SHORT TASK: Each entry must be reproduced precisely as it stands.

::::

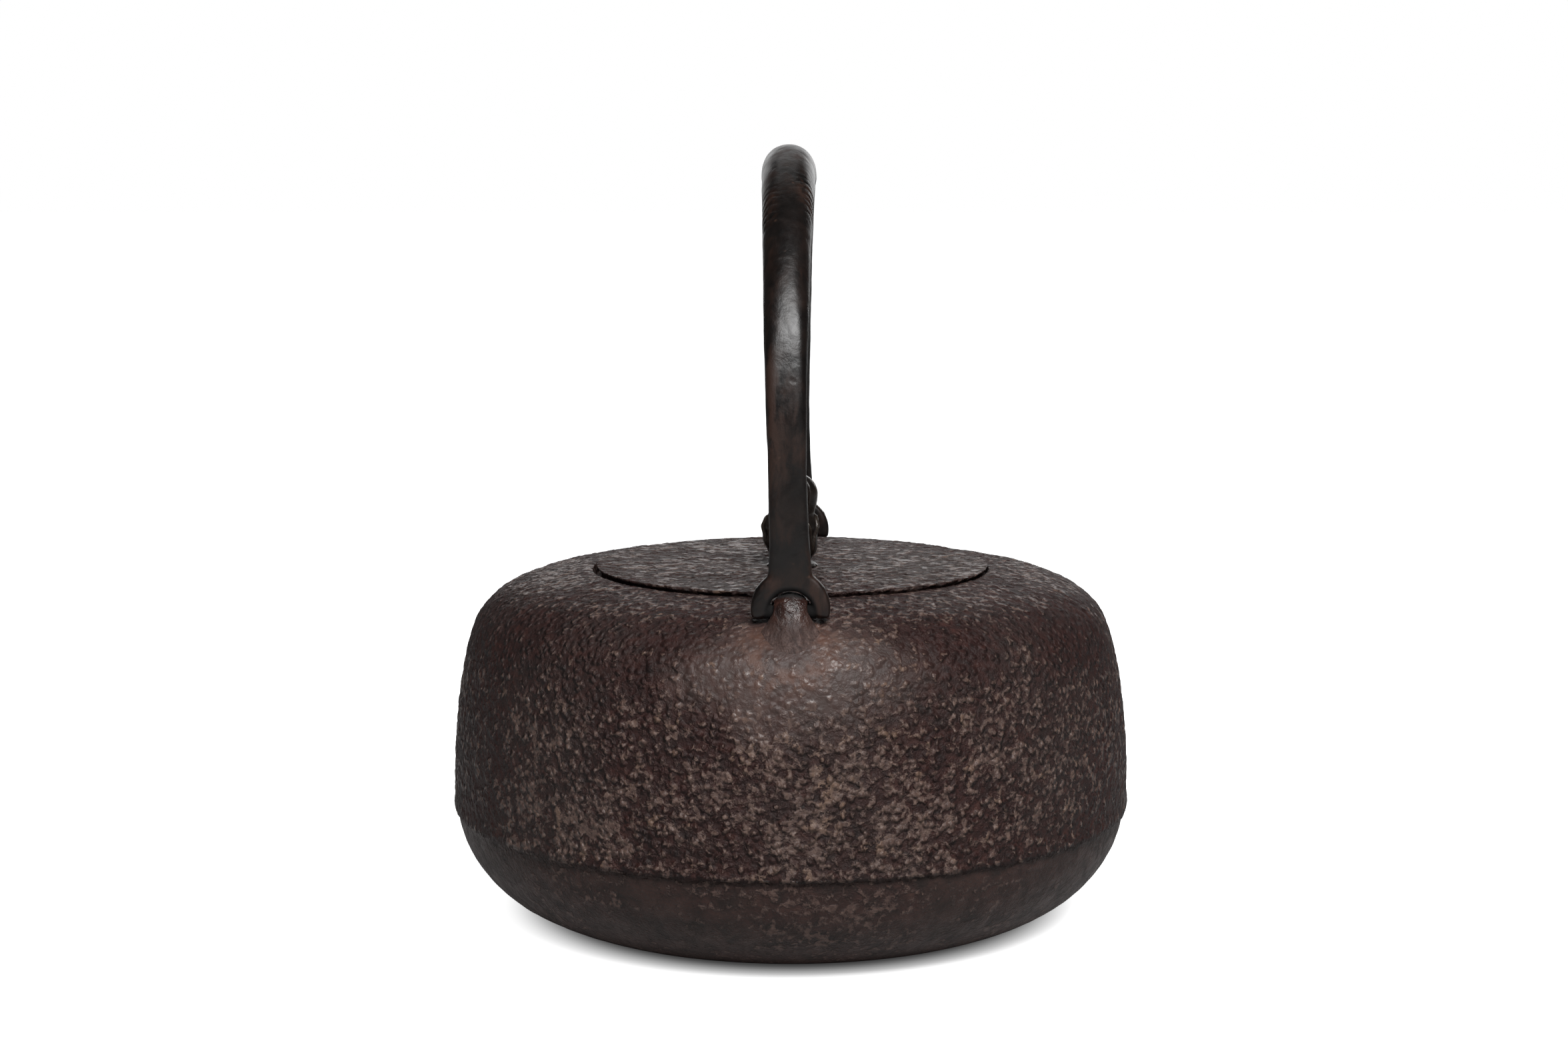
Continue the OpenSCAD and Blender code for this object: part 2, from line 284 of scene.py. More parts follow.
class Nodes:
    def __init__(self, name):
        self.mat = bpy.data.materials.new(name)
        self.mat.use_nodes = True
        self.t = self.mat.node_tree
        self.t.nodes.clear()
        self.out = self.t.nodes.new("ShaderNodeOutputMaterial")
        self.b = self.t.nodes.new("ShaderNodeBsdfPrincipled")
        self.t.links.new(self.b.outputs[0], self.out.inputs[0])
        self.co = self.t.nodes.new("ShaderNodeTexCoord").outputs["Object"]

    def link(self, a, b):
        self.t.links.new(a, b)

    def put(self, sock, v):
        if isinstance(v, bpy.types.NodeSocket):
            self.link(v, sock)
        else:
            sock.default_value = v

    def attr(self, name):
        n = self.t.nodes.new("ShaderNodeAttribute")
        n.attribute_name = name
        return n.outputs["Fac"]

    def mapping(self, scale, co=None):
        n = self.t.nodes.new("ShaderNodeMapping")
        self.link(co or self.co, n.inputs[0])
        n.inputs["Scale"].default_value = scale
        return n.outputs[0]

    def noise(self, mm, detail=3, rough=0.55, distort=0.0, co=None):
        n = self.t.nodes.new("ShaderNodeTexNoise")
        self.link(co or self.co, n.inputs["Vector"])
        n.inputs["Scale"].default_value = 1000.0 / mm
        n.inputs["Detail"].default_value = detail
        n.inputs["Roughness"].default_value = rough
        n.inputs["Distortion"].default_value = distort
        return n.outputs["Fac"]

    def noise_vec(self, mm, co=None):
        n = self.t.nodes.new("ShaderNodeTexNoise")
        self.link(co or self.co, n.inputs["Vector"])
        n.inputs["Scale"].default_value = 1000.0 / mm
        n.inputs["Detail"].default_value = 2
        return n.outputs["Color"]

    def warp(self, mm, amount_mm, co=None):
        """Coordinates pushed about by a noise."""
        v = self.noise_vec(mm, co)
        s = self.t.nodes.new("ShaderNodeVectorMath")
        s.operation = "MULTIPLY_ADD"
        self.link(v, s.inputs[0])
        s.inputs[1].default_value = (amount_mm * MM,) * 3
        self.link(co or self.co, s.inputs[2])
        return s.outputs[0]

    def voro(self, mm, feature="F1", co=None, out="Distance", smooth=0.4):
        n = self.t.nodes.new("ShaderNodeTexVoronoi")
        n.feature = feature
        self.link(co or self.co, n.inputs["Vector"])
        n.inputs["Scale"].default_value = 1000.0 / mm
        if feature == "SMOOTH_F1":
            n.inputs["Smoothness"].default_value = smooth
        return n.outputs[out]

    def math(self, op, a, b=None, c=None, clamp=False):
        n = self.t.nodes.new("ShaderNodeMath")
        n.operation = op
        n.use_clamp = clamp
        for s, v in zip(n.inputs, (a, b, c)):
            if v is not None:
                self.put(s, v)
        return n.outputs[0]

    def span(self, x, a, b, lo=0.0, hi=1.0, kind="SMOOTHSTEP"):
        n = self.t.nodes.new("ShaderNodeMapRange")
        n.interpolation_type = kind
        n.clamp = True if kind == "LINEAR" else n.clamp
        self.link(x, n.inputs[0])
        for k, v in zip(("From Min", "From Max", "To Min", "To Max"), (a, b, lo, hi)):
            n.inputs[k].default_value = v
        return n.outputs[0]

    def ramp(self, x, stops, interp="LINEAR"):
        n = self.t.nodes.new("ShaderNodeValToRGB")
        n.color_ramp.interpolation = interp
        e = n.color_ramp.elements
        while len(e) < len(stops):
            e.new(0.5)
        for el, (p, c) in zip(e, stops):
            el.position = p
            el.color = (*c, 1)
        self.link(x, n.inputs[0])
        return n.outputs[0]

    def mix(self, f, a, b, mode="MIX"):
        n = self.t.nodes.new("ShaderNodeMix")
        n.data_type = "RGBA"
        n.blend_type = mode
        self.put(n.inputs[0], f)
        for s, v in ((n.inputs[6], a), (n.inputs[7], b)):
            if isinstance(v, tuple):
                v = (*v, 1)
            self.put(s, v)
        return n.outputs[2]

    def bump(self, h, dist_mm, strength=1.0, under=None):
        n = self.t.nodes.new("ShaderNodeBump")
        self.put(n.inputs["Strength"], strength)
        n.inputs["Distance"].default_value = dist_mm * MM
        self.link(h, n.inputs["Height"])
        if under:
            self.link(under, n.inputs["Normal"])
        return n.outputs[0]

    def finish(self, color, rough, normal, metallic=0.0, specular=0.5, coat=0.0, coat_rough=0.3):
        self.link(color, self.b.inputs["Base Color"])
        self.link(rough, self.b.inputs["Roughness"])
        self.link(normal, self.b.inputs["Normal"])
        self.b.inputs["Metallic"].default_value = metallic
        self.b.inputs["Specular IOR Level"].default_value = specular
        self.b.inputs["Coat Weight"].default_value = coat
        self.b.inputs["Coat Roughness"].default_value = coat_rough
        return self.mat


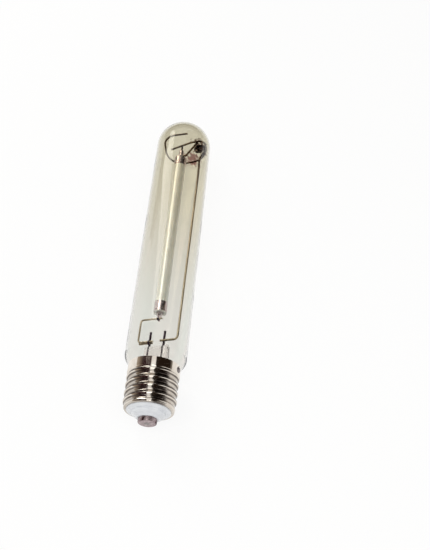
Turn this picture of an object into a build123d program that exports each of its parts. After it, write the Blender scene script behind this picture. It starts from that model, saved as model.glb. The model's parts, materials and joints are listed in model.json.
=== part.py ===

::::

EXERCISE RESULT:
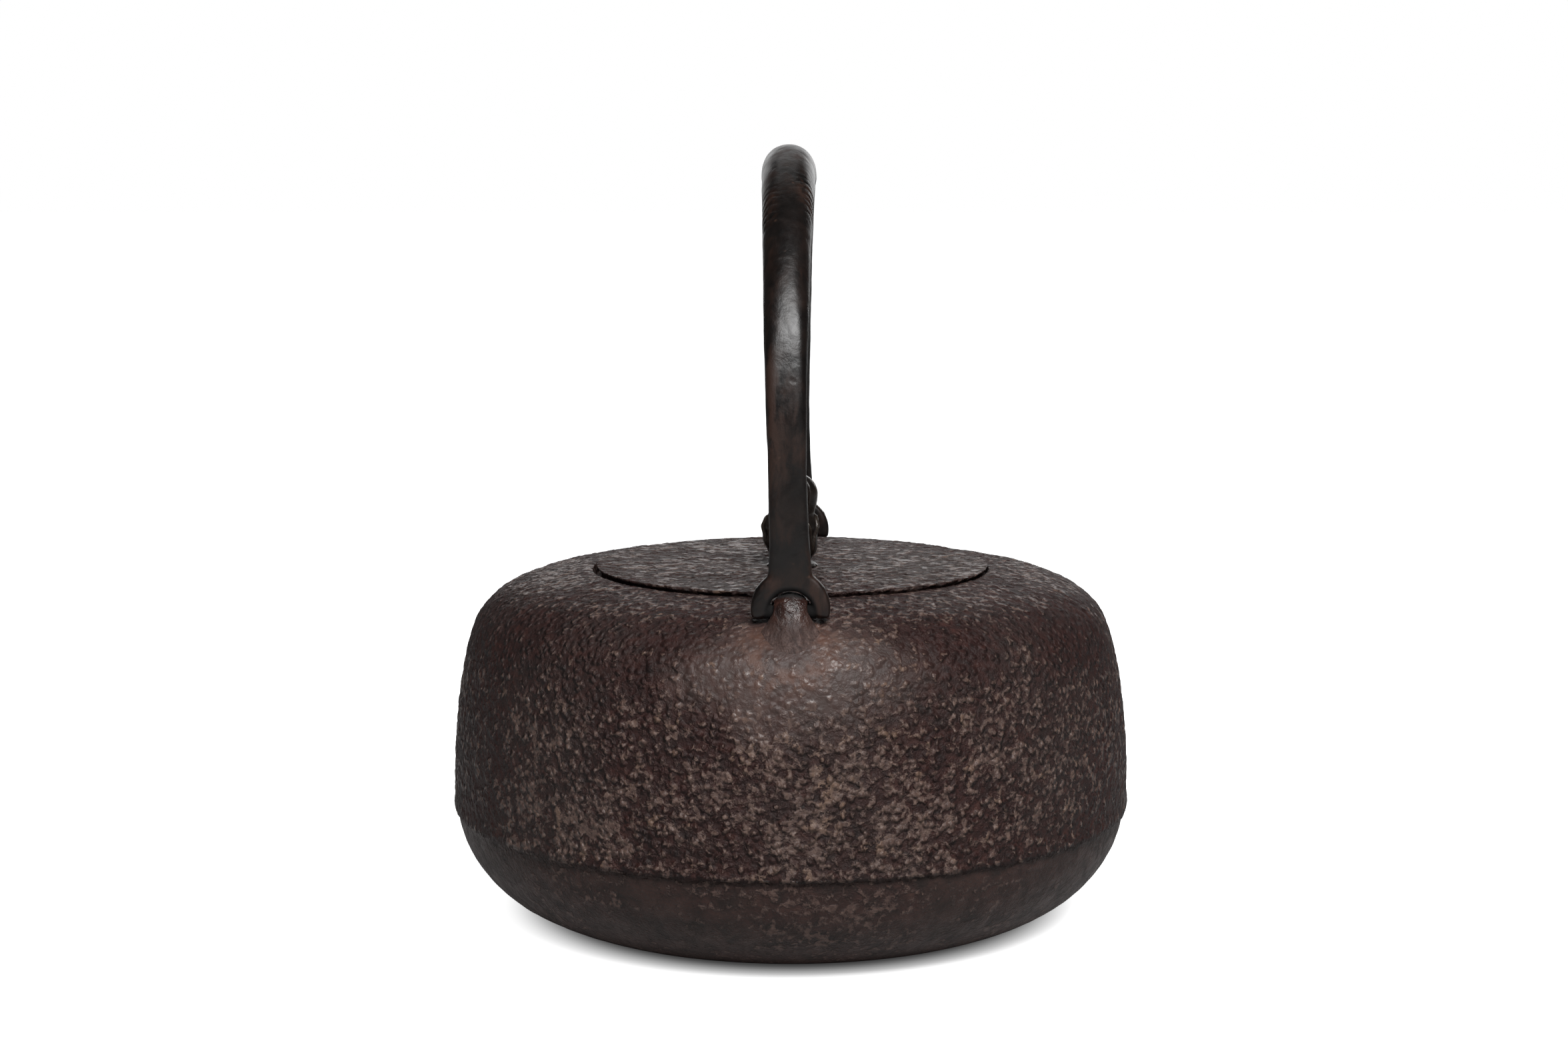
Continue the OpenSCAD and Blender code for this object: part 2, from line 284 of scene.py. More parts follow.
class Nodes:
    def __init__(self, name):
        self.mat = bpy.data.materials.new(name)
        self.mat.use_nodes = True
        self.t = self.mat.node_tree
        self.t.nodes.clear()
        self.out = self.t.nodes.new("ShaderNodeOutputMaterial")
        self.b = self.t.nodes.new("ShaderNodeBsdfPrincipled")
        self.t.links.new(self.b.outputs[0], self.out.inputs[0])
        self.co = self.t.nodes.new("ShaderNodeTexCoord").outputs["Object"]

    def link(self, a, b):
        self.t.links.new(a, b)

    def put(self, sock, v):
        if isinstance(v, bpy.types.NodeSocket):
            self.link(v, sock)
        else:
            sock.default_value = v

    def attr(self, name):
        n = self.t.nodes.new("ShaderNodeAttribute")
        n.attribute_name = name
        return n.outputs["Fac"]

    def mapping(self, scale, co=None):
        n = self.t.nodes.new("ShaderNodeMapping")
        self.link(co or self.co, n.inputs[0])
        n.inputs["Scale"].default_value = scale
        return n.outputs[0]

    def noise(self, mm, detail=3, rough=0.55, distort=0.0, co=None):
        n = self.t.nodes.new("ShaderNodeTexNoise")
        self.link(co or self.co, n.inputs["Vector"])
        n.inputs["Scale"].default_value = 1000.0 / mm
        n.inputs["Detail"].default_value = detail
        n.inputs["Roughness"].default_value = rough
        n.inputs["Distortion"].default_value = distort
        return n.outputs["Fac"]

    def noise_vec(self, mm, co=None):
        n = self.t.nodes.new("ShaderNodeTexNoise")
        self.link(co or self.co, n.inputs["Vector"])
        n.inputs["Scale"].default_value = 1000.0 / mm
        n.inputs["Detail"].default_value = 2
        return n.outputs["Color"]

    def warp(self, mm, amount_mm, co=None):
        """Coordinates pushed about by a noise."""
        v = self.noise_vec(mm, co)
        s = self.t.nodes.new("ShaderNodeVectorMath")
        s.operation = "MULTIPLY_ADD"
        self.link(v, s.inputs[0])
        s.inputs[1].default_value = (amount_mm * MM,) * 3
        self.link(co or self.co, s.inputs[2])
        return s.outputs[0]

    def voro(self, mm, feature="F1", co=None, out="Distance", smooth=0.4):
        n = self.t.nodes.new("ShaderNodeTexVoronoi")
        n.feature = feature
        self.link(co or self.co, n.inputs["Vector"])
        n.inputs["Scale"].default_value = 1000.0 / mm
        if feature == "SMOOTH_F1":
            n.inputs["Smoothness"].default_value = smooth
        return n.outputs[out]

    def math(self, op, a, b=None, c=None, clamp=False):
        n = self.t.nodes.new("ShaderNodeMath")
        n.operation = op
        n.use_clamp = clamp
        for s, v in zip(n.inputs, (a, b, c)):
            if v is not None:
                self.put(s, v)
        return n.outputs[0]

    def span(self, x, a, b, lo=0.0, hi=1.0, kind="SMOOTHSTEP"):
        n = self.t.nodes.new("ShaderNodeMapRange")
        n.interpolation_type = kind
        n.clamp = True if kind == "LINEAR" else n.clamp
        self.link(x, n.inputs[0])
        for k, v in zip(("From Min", "From Max", "To Min", "To Max"), (a, b, lo, hi)):
            n.inputs[k].default_value = v
        return n.outputs[0]

    def ramp(self, x, stops, interp="LINEAR"):
        n = self.t.nodes.new("ShaderNodeValToRGB")
        n.color_ramp.interpolation = interp
        e = n.color_ramp.elements
        while len(e) < len(stops):
            e.new(0.5)
        for el, (p, c) in zip(e, stops):
            el.position = p
            el.color = (*c, 1)
        self.link(x, n.inputs[0])
        return n.outputs[0]

    def mix(self, f, a, b, mode="MIX"):
        n = self.t.nodes.new("ShaderNodeMix")
        n.data_type = "RGBA"
        n.blend_type = mode
        self.put(n.inputs[0], f)
        for s, v in ((n.inputs[6], a), (n.inputs[7], b)):
            if isinstance(v, tuple):
                v = (*v, 1)
            self.put(s, v)
        return n.outputs[2]

    def bump(self, h, dist_mm, strength=1.0, under=None):
        n = self.t.nodes.new("ShaderNodeBump")
        self.put(n.inputs["Strength"], strength)
        n.inputs["Distance"].default_value = dist_mm * MM
        self.link(h, n.inputs["Height"])
        if under:
            self.link(under, n.inputs["Normal"])
        return n.outputs[0]

    def finish(self, color, rough, normal, metallic=0.0, specular=0.5, coat=0.0, coat_rough=0.3):
        self.link(color, self.b.inputs["Base Color"])
        self.link(rough, self.b.inputs["Roughness"])
        self.link(normal, self.b.inputs["Normal"])
        self.b.inputs["Metallic"].default_value = metallic
        self.b.inputs["Specular IOR Level"].default_value = specular
        self.b.inputs["Coat Weight"].default_value = coat
        self.b.inputs["Coat Roughness"].default_value = coat_rough
        return self.mat


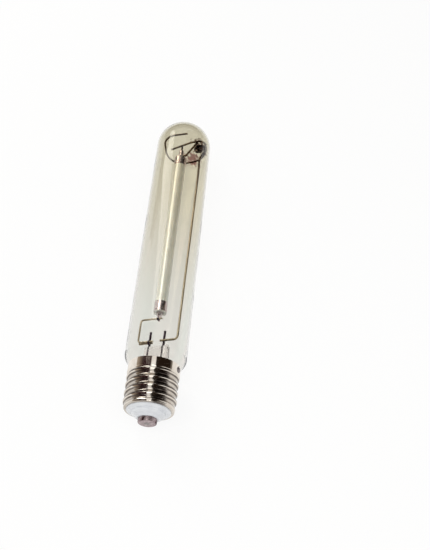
Turn this picture of an object into a build123d program that exports each of its parts. After it, write the Blender scene script behind this picture. It starts from that model, saved as model.glb. The model's parts, materials and joints are listed in model.json.
=== part.py ===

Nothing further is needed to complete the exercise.